La coopération importe

«La collaboration avec les communes est à la base du bon fonctionnement du Parc. Les communes sont généralement conscientes de leurs obligations en matière de protection naturelle et favorisent de plus en plus des approches régionales. Dans cette optique, elles considèrent le Parc comme premier partenaire, qui agit en tant que coordonnateur et facilitateur et dispose des connaissances nécessaires».

«Cette approche régionale se manifeste notamment dans la mise en œuvre du Pacte climat, qui se fait conjointement avec les communes du Parc naturel de l’Our. Nos évaluations annuelles dessinent l’image d’un progrès continu et ont révélé que parmi les 66% dex mesures implémentées, 16% sont attribuables aux Parcs naturels. Si nos communes sont performantes dans certains domaines comme la communication, elles font aussi face à de lourds défis, surtout en ce qui concerne la mobilité. De ce fait, le Parc s’est joint au projet INTERREG ‘Last Mile’ qui vise à élaborer un concept de mobilité qui répond aux besoins réels des touristes et des habitants».

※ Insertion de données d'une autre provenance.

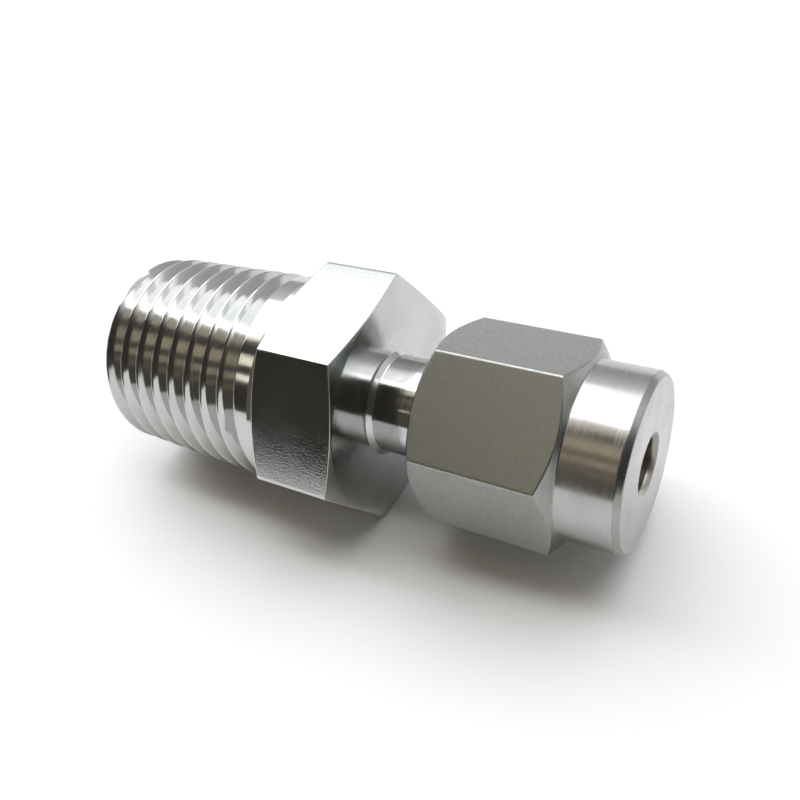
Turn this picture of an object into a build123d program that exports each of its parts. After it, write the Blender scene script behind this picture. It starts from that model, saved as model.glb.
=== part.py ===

«L’amélioration de la coopération avec les communes demeure une priorité. En vue d’assurer un bon démarrage de notre collaboration avec les nouveaux conseils communaux issus des élections de 2017, le Parc a réalisé une tournée des communes dans l’objectif de stimuler un échange de vues et de priorités. En automne, on organisera une journée de réflexion pour concrétiser les résultats de ces échanges et renforcer la coopération. Quant au Parc, j’estime que la continuité et la stabilité structurelle sont importantes pour gagner et conserver la confiance des gens».